Beginning with the first line of the data below, reproduce every line unchanged, ending with the line that holds "return high * swell((across".

### Given information
↓↓↓
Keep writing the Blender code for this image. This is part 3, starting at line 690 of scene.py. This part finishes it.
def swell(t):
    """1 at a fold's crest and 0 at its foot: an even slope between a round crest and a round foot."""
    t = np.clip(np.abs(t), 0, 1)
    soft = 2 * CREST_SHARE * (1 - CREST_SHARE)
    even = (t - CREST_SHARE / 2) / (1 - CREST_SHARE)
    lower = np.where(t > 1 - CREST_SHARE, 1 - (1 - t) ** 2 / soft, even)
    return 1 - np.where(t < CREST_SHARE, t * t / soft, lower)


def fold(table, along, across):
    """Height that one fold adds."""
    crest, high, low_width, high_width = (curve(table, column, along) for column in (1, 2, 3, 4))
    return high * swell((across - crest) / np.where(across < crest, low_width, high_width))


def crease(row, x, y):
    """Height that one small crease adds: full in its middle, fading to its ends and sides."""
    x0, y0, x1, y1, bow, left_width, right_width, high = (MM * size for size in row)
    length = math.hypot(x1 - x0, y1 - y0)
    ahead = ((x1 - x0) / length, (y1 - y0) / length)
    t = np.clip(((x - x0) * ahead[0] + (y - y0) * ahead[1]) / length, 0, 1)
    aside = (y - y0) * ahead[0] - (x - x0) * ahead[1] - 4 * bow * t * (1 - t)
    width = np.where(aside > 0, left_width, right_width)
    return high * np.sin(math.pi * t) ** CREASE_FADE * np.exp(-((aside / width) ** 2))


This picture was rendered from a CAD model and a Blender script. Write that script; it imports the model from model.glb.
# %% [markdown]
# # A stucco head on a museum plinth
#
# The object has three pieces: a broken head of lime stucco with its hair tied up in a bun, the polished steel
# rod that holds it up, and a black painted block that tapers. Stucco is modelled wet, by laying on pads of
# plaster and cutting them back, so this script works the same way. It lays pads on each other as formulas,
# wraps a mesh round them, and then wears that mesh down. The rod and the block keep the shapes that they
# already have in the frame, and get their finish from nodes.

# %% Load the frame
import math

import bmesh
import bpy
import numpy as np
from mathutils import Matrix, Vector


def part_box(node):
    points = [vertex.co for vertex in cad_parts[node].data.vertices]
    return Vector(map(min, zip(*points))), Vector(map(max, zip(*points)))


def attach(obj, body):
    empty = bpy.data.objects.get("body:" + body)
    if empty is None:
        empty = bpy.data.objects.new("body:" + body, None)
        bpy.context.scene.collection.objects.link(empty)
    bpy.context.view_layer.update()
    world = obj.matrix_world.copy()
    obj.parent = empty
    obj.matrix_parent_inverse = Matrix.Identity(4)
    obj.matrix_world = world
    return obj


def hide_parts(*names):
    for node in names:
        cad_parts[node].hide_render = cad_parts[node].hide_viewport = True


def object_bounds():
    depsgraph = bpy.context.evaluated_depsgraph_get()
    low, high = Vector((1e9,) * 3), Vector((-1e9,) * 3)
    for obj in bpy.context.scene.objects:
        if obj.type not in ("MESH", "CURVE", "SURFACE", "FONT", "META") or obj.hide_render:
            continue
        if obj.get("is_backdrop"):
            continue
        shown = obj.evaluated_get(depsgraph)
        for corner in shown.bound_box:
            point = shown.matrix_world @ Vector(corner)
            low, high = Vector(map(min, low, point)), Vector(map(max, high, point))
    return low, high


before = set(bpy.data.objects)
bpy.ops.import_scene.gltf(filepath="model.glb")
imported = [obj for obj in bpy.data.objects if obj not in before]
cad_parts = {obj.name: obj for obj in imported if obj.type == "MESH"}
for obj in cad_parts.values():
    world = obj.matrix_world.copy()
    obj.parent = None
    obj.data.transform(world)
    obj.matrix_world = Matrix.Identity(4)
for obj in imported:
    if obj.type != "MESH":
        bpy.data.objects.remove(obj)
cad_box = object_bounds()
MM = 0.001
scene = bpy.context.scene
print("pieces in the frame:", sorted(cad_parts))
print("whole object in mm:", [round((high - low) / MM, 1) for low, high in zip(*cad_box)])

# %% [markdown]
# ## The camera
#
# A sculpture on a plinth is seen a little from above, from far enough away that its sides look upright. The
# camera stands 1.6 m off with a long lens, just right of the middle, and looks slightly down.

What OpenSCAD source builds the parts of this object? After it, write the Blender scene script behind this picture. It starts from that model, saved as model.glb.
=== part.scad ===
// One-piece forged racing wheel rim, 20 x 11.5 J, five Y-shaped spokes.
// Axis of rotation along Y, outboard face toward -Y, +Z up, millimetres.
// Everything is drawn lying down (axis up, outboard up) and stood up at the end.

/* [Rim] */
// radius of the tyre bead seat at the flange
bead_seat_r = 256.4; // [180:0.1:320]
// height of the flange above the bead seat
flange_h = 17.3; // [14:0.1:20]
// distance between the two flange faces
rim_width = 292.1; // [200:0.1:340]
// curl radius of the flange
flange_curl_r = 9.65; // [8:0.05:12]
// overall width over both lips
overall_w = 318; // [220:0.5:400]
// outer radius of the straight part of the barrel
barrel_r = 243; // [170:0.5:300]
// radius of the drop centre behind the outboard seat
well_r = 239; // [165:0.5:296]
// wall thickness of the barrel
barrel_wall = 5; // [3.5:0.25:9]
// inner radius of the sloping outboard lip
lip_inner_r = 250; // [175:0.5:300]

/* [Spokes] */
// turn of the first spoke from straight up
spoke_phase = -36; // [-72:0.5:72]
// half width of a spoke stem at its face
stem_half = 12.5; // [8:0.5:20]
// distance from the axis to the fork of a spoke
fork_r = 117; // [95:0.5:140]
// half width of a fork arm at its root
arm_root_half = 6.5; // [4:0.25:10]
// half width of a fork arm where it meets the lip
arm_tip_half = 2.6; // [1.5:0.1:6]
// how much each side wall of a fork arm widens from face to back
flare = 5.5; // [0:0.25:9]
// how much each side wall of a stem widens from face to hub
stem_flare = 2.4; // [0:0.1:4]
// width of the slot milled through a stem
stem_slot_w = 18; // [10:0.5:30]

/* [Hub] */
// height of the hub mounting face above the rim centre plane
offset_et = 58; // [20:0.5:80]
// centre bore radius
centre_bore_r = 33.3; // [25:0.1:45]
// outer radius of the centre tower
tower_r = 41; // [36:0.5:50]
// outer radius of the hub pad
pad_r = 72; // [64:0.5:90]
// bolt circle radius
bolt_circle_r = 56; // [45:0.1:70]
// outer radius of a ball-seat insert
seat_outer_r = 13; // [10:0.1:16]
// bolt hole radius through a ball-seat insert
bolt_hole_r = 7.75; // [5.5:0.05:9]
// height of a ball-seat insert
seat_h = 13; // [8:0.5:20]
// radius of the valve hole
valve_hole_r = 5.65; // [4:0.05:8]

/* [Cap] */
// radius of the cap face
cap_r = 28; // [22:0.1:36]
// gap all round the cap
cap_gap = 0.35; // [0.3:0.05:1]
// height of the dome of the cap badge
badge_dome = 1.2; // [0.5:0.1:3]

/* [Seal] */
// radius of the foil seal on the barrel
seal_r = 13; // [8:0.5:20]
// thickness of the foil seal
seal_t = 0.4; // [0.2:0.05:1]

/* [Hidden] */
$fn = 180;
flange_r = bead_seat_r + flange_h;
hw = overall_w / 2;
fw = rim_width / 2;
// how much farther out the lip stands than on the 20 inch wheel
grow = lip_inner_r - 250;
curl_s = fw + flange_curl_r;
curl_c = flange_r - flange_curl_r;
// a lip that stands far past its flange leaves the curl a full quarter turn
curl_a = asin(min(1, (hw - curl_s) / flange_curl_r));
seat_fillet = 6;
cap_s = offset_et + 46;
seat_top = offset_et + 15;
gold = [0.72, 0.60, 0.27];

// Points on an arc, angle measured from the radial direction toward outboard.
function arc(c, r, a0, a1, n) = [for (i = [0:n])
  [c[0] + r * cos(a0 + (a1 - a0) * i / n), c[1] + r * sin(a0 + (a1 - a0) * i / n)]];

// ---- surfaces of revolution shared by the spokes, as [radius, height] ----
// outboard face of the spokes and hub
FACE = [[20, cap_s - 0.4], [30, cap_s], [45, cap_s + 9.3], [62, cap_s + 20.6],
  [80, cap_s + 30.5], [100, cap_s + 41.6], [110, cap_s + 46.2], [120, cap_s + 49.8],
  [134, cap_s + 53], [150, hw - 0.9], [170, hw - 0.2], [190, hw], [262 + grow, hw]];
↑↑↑
### Answer to this problem
Keep writing the Blender code for this image. This is part 3, starting at line 690 of scene.py. This part finishes it.
def swell(t):
    """1 at a fold's crest and 0 at its foot: an even slope between a round crest and a round foot."""
    t = np.clip(np.abs(t), 0, 1)
    soft = 2 * CREST_SHARE * (1 - CREST_SHARE)
    even = (t - CREST_SHARE / 2) / (1 - CREST_SHARE)
    lower = np.where(t > 1 - CREST_SHARE, 1 - (1 - t) ** 2 / soft, even)
    return 1 - np.where(t < CREST_SHARE, t * t / soft, lower)


def fold(table, along, across):
    """Height that one fold adds."""
    crest, high, low_width, high_width = (curve(table, column, along) for column in (1, 2, 3, 4))
    return high * swell((across - crest) / np.where(across < crest, low_width, high_width))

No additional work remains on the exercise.